NASA originally tried to launch Artemis 1 in late August, but several technical glitches, including a leak of liquid hydrogen propellant, pushed things back a month.

And then Mother Nature intervened. In late September, the Artemis 1 team rolled the SLS and Orion off Pad 39B at NASA's Kennedy Space Center (KSC) in Florida to shelter from Hurricane Ian. The Artemis 1 stack stayed inside KSC's huge Vehicle Assembly Building for more than a month, getting some upgrade and repair work done during that stretch.

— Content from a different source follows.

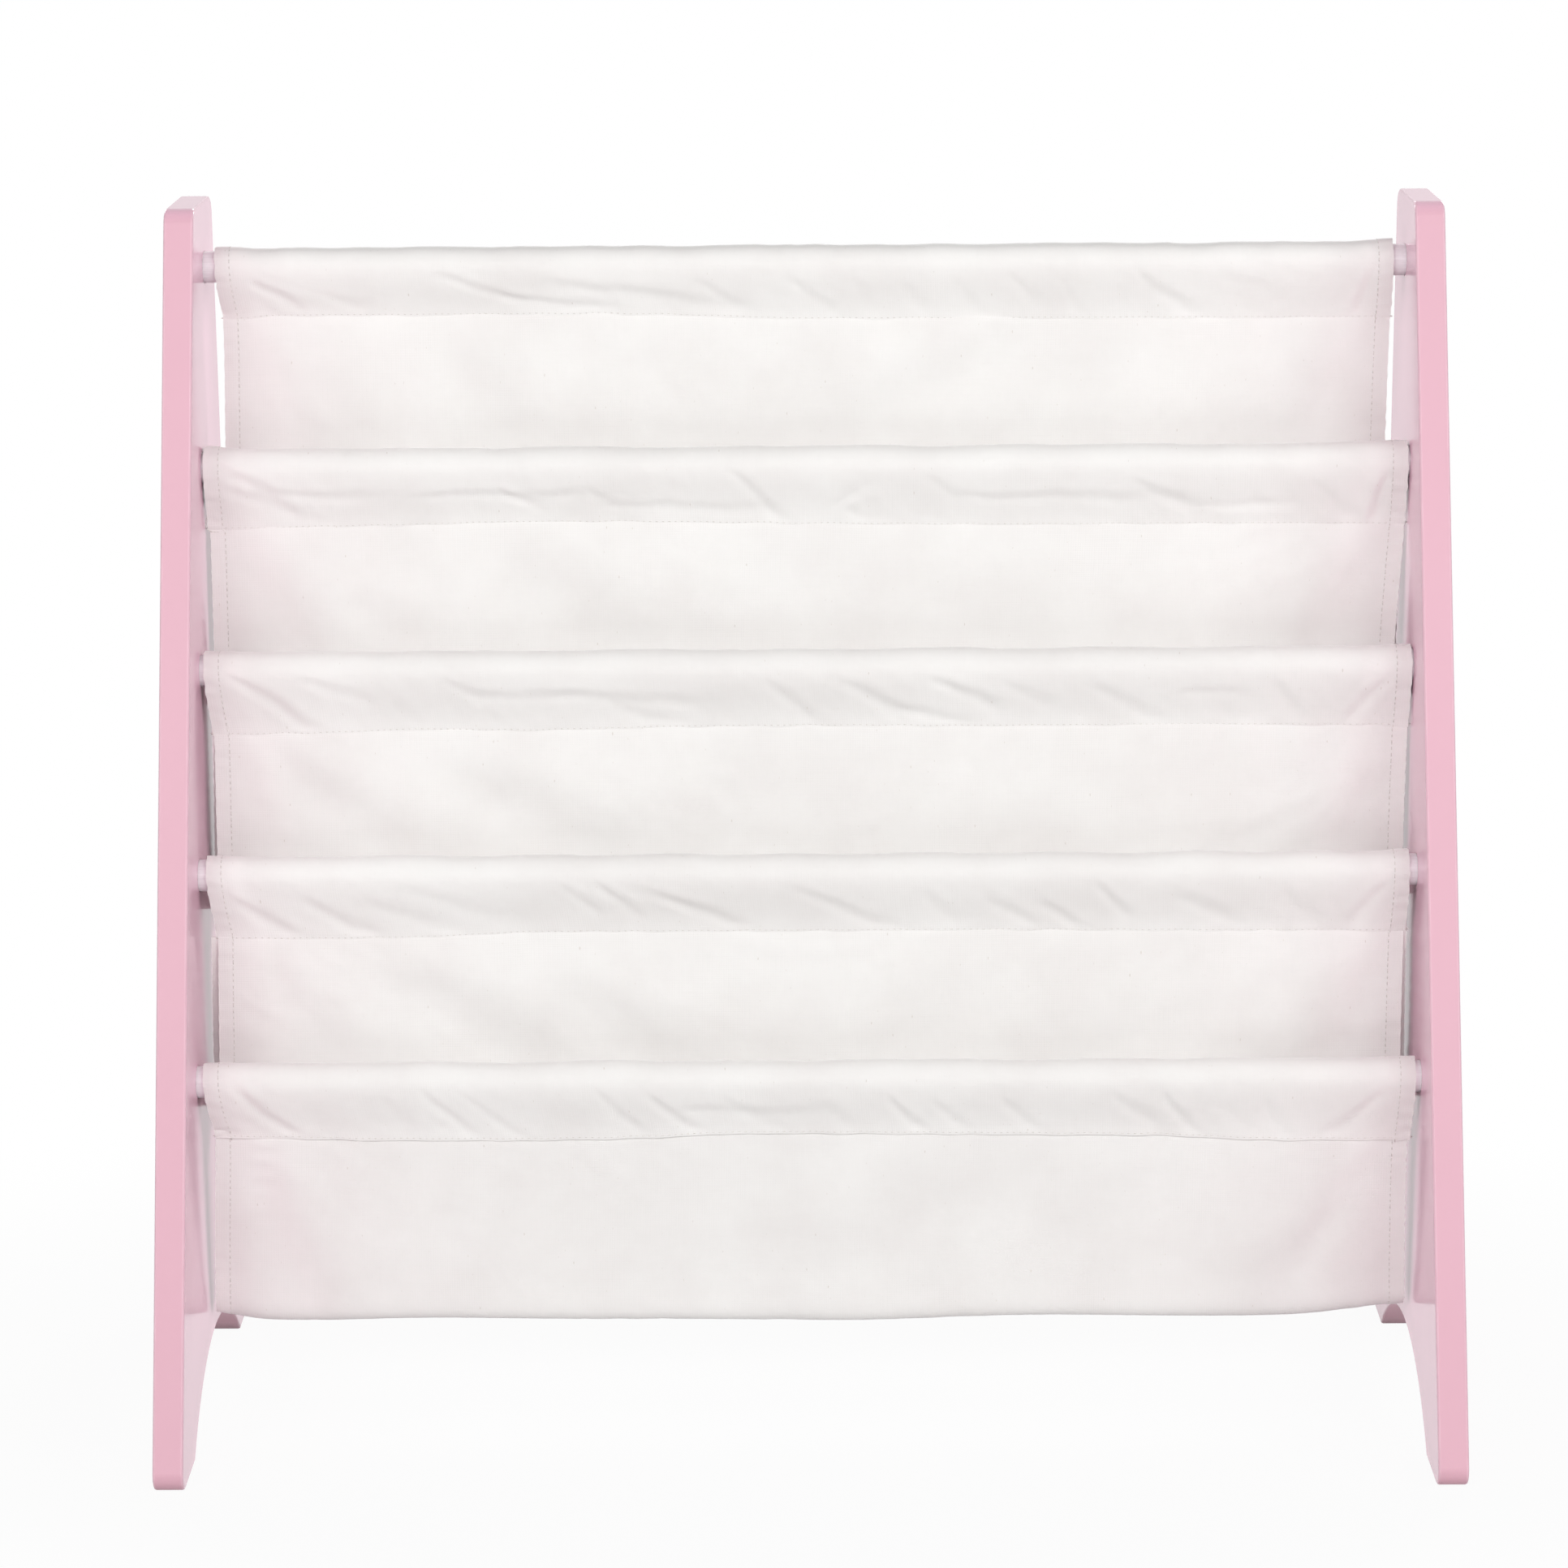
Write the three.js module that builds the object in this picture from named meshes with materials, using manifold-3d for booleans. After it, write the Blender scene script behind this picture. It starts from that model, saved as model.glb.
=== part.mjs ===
// Sling bookshelf for a child's room: two side panels, five rods, and a canvas sling with four pockets.
// Millimetres, +Z up, +X to the viewer's right, -Y towards the viewer.
// The origin lies on the floor, under the middle of the shelf.

import * as THREE from 'three';
import { mergeVertices } from 'three/addons/utils/BufferGeometryUtils.js';
import Module from 'manifold-3d';

// Whole shelf
const overallWidth = 640;
const fitGap = 0.3;
const cutOverrun = 4;

// Side panels, cut from painted board
const panelThickness = 15;
const panelHeight = 600;
const panelBaseDepth = 283.5;
const panelTopDepth = 70;
const topCornerRadius = 10;
const toeRadius = 8.5;
const heelRadius = 8.5;
const frontFootLength = 46;
const rearFootLength = 55.5;
const archRise = 36.5;
const edgeRound = 1.2;

// Rods, and the blind sockets that hold their ends
const rodCount = 5;
const rodDiameter = 16;
const rodChamfer = 0.8;
const rodSetback = 46;
const topRodInset = 33;
const bottomRodHeight = 177;
const socketDepth = 7;

// Countersunk screws with a hexagon socket, one through the panel into each rod end
const screwLength = 45;
const screwDiameter = 5;
const screwTipLength = 4;
const screwHeadDiameter = 10;
const screwHeadDepth = 3;
const screwHeadRim = 0.6;
const screwHeadInset = 0.2;
const hexAcrossFlats = 4;
const hexDepth = 2.2;
const pilotRunout = 2;

// Canvas sling
const clothThickness = 0.8;
const clothSideGap = 2;
const seamGather = 3;
const casingSlack = 21;
const seamAllowance = 4;
const floorClearance = 44;
const foldRadius = 9;

// Facets
const outlineSegments = 10;
const casingSegments = 8;
const edgeSegments = 2;
const rodFacets = 32;
const screwFacets = 20;
const hexSides = 6;

// Finishes
const pinkPaint = new THREE.MeshStandardMaterial({ color: 0xefc3d2, roughness: 0.45, metalness: 0 });
const whitePaint = new THREE.MeshStandardMaterial({ color: 0xf2eff1, roughness: 0.5, metalness: 0 });
const canvas = new THREE.MeshStandardMaterial({ color: 0xf1efed, roughness: 0.95, metalness: 0 });
const zincPlate = new THREE.MeshStandardMaterial({ color: 0xb9bcc0, roughness: 0.35, metalness: 1 });

// The front edge leans back from the toe to the top, and the depth is centred on the origin
const frontLean = Math.atan2(panelBaseDepth - panelTopDepth, panelHeight);
const toeTangent = toeRadius / Math.tan((Math.PI / 2 - frontLean) / 2);
const backEdge = (panelBaseDepth - toeTangent + toeRadius) / 2;
const toeCorner = backEdge - panelBaseDepth;
const frontEdgeAt = (height) => toeCorner + height * Math.tan(frontLean);

const innerSpan = overallWidth - 2 * panelThickness;
const panelMiddle = (overallWidth - panelThickness) / 2;

// The rods stand on a line parallel to the front edge. The first one is the top one
const rodRadius = rodDiameter / 2;
const topRodHeight = panelHeight - topRodInset;
const rodPitch = (topRodHeight - bottomRodHeight) / (rodCount - 1);
const rodPlaces = Array.from({ length: rodCount }, (_, index) => {
  const height = topRodHeight - index * rodPitch;
  return new THREE.Vector2(frontEdgeAt(height) + rodSetback, height);
});
const rodLength = innerSpan + 2 * (socketDepth - fitGap);

// A rod end stands this far inside the outer face, and the screw's pilot hole starts there
const rodEndInset = panelThickness - socketDepth + fitGap;
const pilotDepth = screwLength + screwHeadInset - rodEndInset + pilotRunout;

// Sections are drawn with depth to the right and height upwards, and extruded across the shelf
const acrossShelf = new THREE.Matrix4().makeBasis(
  new THREE.Vector3(0, 1, 0),
  new THREE.Vector3(0, 0, 1),
  new THREE.Vector3(1, 0, 0),
);

const wasm = await Module();
wasm.setup();

function toSolid(geometry) {
  const bare = geometry.clone();
  bare.deleteAttribute('normal');
  bare.deleteAttribute('uv');
  const welded = mergeVertices(bare);
  return new wasm.Manifold(new wasm.Mesh({
    numProp: 3,
    vertProperties: new Float32Array(welded.attributes.position.array),
    triVerts: new Uint32Array(welded.index.array),
  }));
}

function toGeometry(solid) {
  const mesh = solid.getMesh();
  const geometry = new THREE.BufferGeometry();
  geometry.setAttribute('position', new THREE.BufferAttribute(mesh.vertProperties, mesh.numProp));
  geometry.setIndex(new THREE.BufferAttribute(mesh.triVerts, 1));
  geometry.computeVertexNormals();
  return geometry;
}

function addMesh(group, name, geometry, material, x, y, z) {
  const mesh = new THREE.Mesh(geometry, material);
  mesh.name = name;
  mesh.position.set(x, y, z);
  group.add(mesh);
}

// A body of revolution about X, centred where its profile's zero length is
function turnedAlongX(profile, facets) {
  const points = profile.map(([radius, along]) => new THREE.Vector2(radius, along));
  return new THREE.LatheGeometry(points, facets).rotateZ(-Math.PI / 2);
}

// A section extruded symmetrically across the shelf
function extrudedAcross(section, width, curveSegments) {
  const geometry = new THREE.ExtrudeGeometry(section, { depth: width, bevelEnabled: false, curveSegments });
  return geometry.translate(0, 0, -width / 2).applyMatrix4(acrossShelf);
}

// The side panel's outline: toe, front foot, arch, rear foot, back edge, flat top and leaning front edge
function panelOutline() {
  const archStart = toeCorner + frontFootLength;
  const archEnd = backEdge - rearFootLength;
  const halfChord = (archEnd - archStart) / 2;
  const archRadius = (halfChord ** 2 + archRise ** 2) / (2 * archRise);
  const archCentreHeight = archRise - archRadius;
  const archAngle = Math.atan2(-archCentreHeight, halfChord);
  const topCentreHeight = panelHeight - topCornerRadius;
  const topFrontCentre = frontEdgeAt(topCentreHeight) + topCornerRadius / Math.cos(frontLean);

  const outline = new THREE.Shape();
  outline.moveTo(toeCorner + toeTangent, 0);
  outline.lineTo(archStart, 0);
  outline.absarc(archStart + halfChord, archCentreHeight, archRadius, Math.PI - archAngle, archAngle, true);
  outline.absarc(backEdge - heelRadius, heelRadius, heelRadius, -Math.PI / 2, 0, false);
  outline.absarc(backEdge - topCornerRadius, topCentreHeight, topCornerRadius, 0, Math.PI / 2, false);
  outline.absarc(topFrontCentre, topCentreHeight, topCornerRadius, Math.PI / 2, Math.PI - frontLean, false);
  outline.absarc(toeCorner + toeTangent, toeRadius, toeRadius, Math.PI - frontLean, Math.PI * 1.5, false);
  return outline;
}

// The cutter of one rod's socket, with the screw's hole and countersink behind it.
// It runs along X from the inner face at zero to the outer face.
function socketCutter() {
  const socketRadius = rodRadius + fitGap;
  const holeRadius = screwDiameter / 2 + fitGap;
  const sinkRadius = screwHeadDiameter / 2 + fitGap;
  const sinkRimDepth = screwHeadInset + screwHeadRim;
  const sinkDepth = screwHeadInset + screwHeadDepth;
  return turnedAlongX([
    [0, -cutOverrun],
    [socketRadius, -cutOverrun],
    [socketRadius, socketDepth],
    [holeRadius, socketDepth],
    [holeRadius, panelThickness - sinkDepth],
    [sinkRadius, panelThickness - sinkRimDepth],
    [sinkRadius, panelThickness + cutOverrun],
    [0, panelThickness + cutOverrun],
  ], rodFacets);
}

// side is 1 for the right panel and -1 for the left one. Its sockets open towards the middle
function sidePanel(side) {
  const board = new THREE.ExtrudeGeometry(panelOutline(), {
    depth: panelThickness - 2 * edgeRound,
    curveSegments: outlineSegments,
    bevelThickness: edgeRound,
    bevelSize: edgeRound,
    bevelOffset: -edgeRound,
    bevelSegments: edgeSegments,
  });
  board.translate(0, 0, edgeRound - panelThickness / 2).applyMatrix4(acrossShelf);
  let panel = toSolid(board);
  for (const place of rodPlaces) {
    const cutter = socketCutter();
    if (side < 0) cutter.rotateZ(Math.PI);
    cutter.translate(-side * panelThickness / 2, place.x, place.y);
    panel = panel.subtract(toSolid(cutter));
  }
  return toGeometry(panel);
}

// A rod with chamfered ends and a pilot hole in each end
function rod() {
  const half = rodLength / 2;
  const pilotRadius = screwDiameter / 2 + fitGap;
  return turnedAlongX([
    [0, pilotDepth - half],
    [pilotRadius, pilotDepth - half],
    [pilotRadius, -half],
    [rodRadius - rodChamfer, -half],
    [rodRadius, rodChamfer - half],
    [rodRadius, half - rodChamfer],
    [rodRadius - rodChamfer, half],
    [pilotRadius, half],
    [pilotRadius, half - pilotDepth],
    [0, half - pilotDepth],
  ], rodFacets);
}

// A screw along X, with its tip towards -X and the top of its head at zero
function screw() {
  const shankRadius = screwDiameter / 2;
  const headRadius = screwHeadDiameter / 2;
  const body = turnedAlongX([
    [0, -screwLength],
    [shankRadius, screwTipLength - screwLength],
    [shankRadius, -screwHeadDepth],
    [headRadius, -screwHeadRim],
    [headRadius, 0],
    [0, 0],
  ], screwFacets);
  const hexRadius = hexAcrossFlats / (2 * Math.cos(Math.PI / hexSides));
  const hexCutter = new THREE.CylinderGeometry(hexRadius, hexRadius, hexDepth + cutOverrun, hexSides);
  hexCutter.rotateZ(Math.PI / 2).translate((cutOverrun - hexDepth) / 2, 0, 0);
  return toGeometry(toSolid(body).subtract(toSolid(hexCutter)));
}

// The angle at which a line from a point below a circle's centre touches the circle on its right
function tangentAngle(halfWidth, drop, radius) {
  return Math.atan2(-drop, halfWidth) + Math.acos(radius / Math.hypot(halfWidth, drop));
}

// One loop of a casing: over the rod in a half round, then straight down to the seam
function casingLoop(path, radius, halfWidth, drop) {
  const touch = tangentAngle(halfWidth, drop, radius);
  path.moveTo(halfWidth, -drop);
  path.absarc(0, 0, radius, touch, Math.PI - touch, false);
  path.lineTo(-halfWidth, -drop);
  path.closePath();
  return path;
}

// The sleeve of canvas round a rod, closed by the seam under it
const seamDrop = rodRadius + casingSlack;

function casing() {
  const innerRadius = rodRadius + fitGap;
  const section = casingLoop(new THREE.Shape(), innerRadius + clothThickness, clothThickness, seamDrop);
  const hollow = casingLoop(new THREE.Path(), innerRadius, clothThickness / 2, seamDrop - seamAllowance);
  section.holes.push(hollow);
  return extrudedAcross(section, innerSpan - 2 * clothSideGap, casingSegments);
}

// A pocket's section hangs from the seam of the rod behind it to a round fold, and up to the seam in front.
// Both walls are tangents of the fold. The section is drawn from the front rod's place.
function pocketSection(frontPlace, rearPlace) {
  const wallOffset = (clothThickness + fitGap) / 2;
  const wallTop = seamDrop + fitGap;
  const fold = new THREE.Vector2(
    (rearPlace.x - frontPlace.x) / 2,
    floorClearance - bottomRodHeight + foldRadius + clothThickness / 2,
  );
  const front = new THREE.Vector2(wallOffset, -wallTop).sub(fold);
  const rear = rearPlace.clone().sub(frontPlace).add(new THREE.Vector2(-wallOffset, -wallTop)).sub(fold);
  const frontTouch = front.angle() + Math.acos(foldRadius / front.length());
  const rearTouch = rear.angle() - Math.acos(foldRadius / rear.length());
  const shifted = (wall, touch, offset) => new THREE.Vector2(Math.cos(touch), Math.sin(touch))
    .multiplyScalar(offset)
    .add(wall)
    .add(fold);

  const half = clothThickness / 2;
  const section = new THREE.Shape();
  section.moveTo(...shifted(front, frontTouch, half));
  section.absarc(fold.x, fold.y, foldRadius + half, frontTouch, rearTouch + 2 * Math.PI, false);
  section.lineTo(...shifted(rear, rearTouch, half));
  section.lineTo(...shifted(rear, rearTouch, -half));
  section.absarc(fold.x, fold.y, foldRadius - half, rearTouch + 2 * Math.PI, frontTouch, true);
  section.lineTo(...shifted(front, frontTouch, -half));
  section.closePath();
  return section;
}

function pocket(frontPlace, rearPlace) {
  const width = innerSpan - 2 * (clothSideGap + seamGather);
  return extrudedAcross(pocketSection(frontPlace, rearPlace), width, casingSegments);
}

// The wooden frame and its screws
const frame = new THREE.Group();
for (const [label, side] of [['left', -1], ['right', 1]]) {
  addMesh(frame, `side_panel_${label}`, sidePanel(side), pinkPaint, side * panelMiddle, 0, 0);
  rodPlaces.forEach((place, index) => {
    const geometry = screw();
    if (side < 0) geometry.rotateZ(Math.PI);
    const headTop = side * (overallWidth / 2 - screwHeadInset);
    addMesh(frame, `screw_${label}_${index + 1}`, geometry, zincPlate, headTop, place.x, place.y);
  });
}
rodPlaces.forEach((place, index) => {
  addMesh(frame, `rod_${index + 1}`, rod(), whitePaint, 0, place.x, place.y);
});

// The canvas sling
const sling = new THREE.Group();
rodPlaces.forEach((place, index) => {
  addMesh(sling, `casing_${index + 1}`, casing(), canvas, 0, place.x, place.y);
});
for (let index = 1; index < rodCount; index += 1) {
  const front = rodPlaces[index];
  addMesh(sling, `pocket_${index}`, pocket(front, rodPlaces[index - 1]), canvas, 0, front.x, front.y);
}

const bookshelf = new THREE.Group();
bookshelf.add(frame, sling);

export default bookshelf;
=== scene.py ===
"""A low sling bookshelf: pink painted side panels, white rods and a white canvas sling.

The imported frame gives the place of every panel, rod, screw and cloth solid. The panels, rods and
screws are dressed where they stand. The sling is nine sheets of canvas: each starts on the profile
of its casing or pocket, gets its creases, is settled as cloth, and is then hemmed and stitched.
"""

import logging
import math
from abc import ABC, abstractmethod
from dataclasses import dataclass, field
from enum import Enum
from functools import partial
from typing import Any, Callable, Iterable

import bmesh
import bpy
import numpy as np
from mathutils import Matrix, Vector


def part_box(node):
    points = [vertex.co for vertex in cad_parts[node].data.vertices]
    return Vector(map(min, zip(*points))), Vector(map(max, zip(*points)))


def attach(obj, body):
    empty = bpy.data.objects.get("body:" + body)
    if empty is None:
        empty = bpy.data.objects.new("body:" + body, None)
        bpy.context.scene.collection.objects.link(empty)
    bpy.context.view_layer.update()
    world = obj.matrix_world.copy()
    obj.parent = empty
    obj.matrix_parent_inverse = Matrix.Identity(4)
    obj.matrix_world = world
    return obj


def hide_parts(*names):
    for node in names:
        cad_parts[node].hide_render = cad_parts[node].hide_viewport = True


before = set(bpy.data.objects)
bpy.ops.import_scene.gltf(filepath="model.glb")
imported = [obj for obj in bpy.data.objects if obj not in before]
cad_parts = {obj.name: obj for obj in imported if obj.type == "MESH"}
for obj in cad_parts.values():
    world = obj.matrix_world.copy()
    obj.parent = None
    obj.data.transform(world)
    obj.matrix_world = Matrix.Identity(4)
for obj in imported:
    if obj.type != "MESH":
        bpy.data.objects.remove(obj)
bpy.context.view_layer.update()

LOG = logging.getLogger("bookshelf")
MM = 0.001
ROOT = "root"
FLAT_CUT = "flat_cut"
WHITE = (1.0, 1.0, 1.0, 1.0)


class Side(Enum):
    """The two ends of the shelf, as the viewer sees them."""

    LEFT = "left"
    RIGHT = "right"


# ---- Node and mesh helpers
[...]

Team members rolled the rocket and capsule back out to the pad on Nov. 4, seemingly after the end of hurricane season. However, another big storm slammed into the Space Coast on Nov. 10 — Nicole, which hit Florida as a Category 1 hurricane but quickly weakened to a tropical storm.

SLS and Orion weathered Nicole on the launch pad, and did so in good shape; inspections soon revealed that both vehicles were ready for liftoff. That launch — the first ever for the SLS and the second for Orion, which flew to Earth orbit briefly in December 2014 — occurred on Nov. 16, and it was a sight to behold.

The SLS sent Orion aloft exactly as planned. The huge rocket generated 8.8 million pounds of thrust at liftoff, making it the most powerful launcher ever to fly successfully.

"The first launch of the Space Launch System rocket was simply eye-watering," Artemis 1 mission manager Mike Sarafin said in a statement (opens in new tab) on Nov. 30.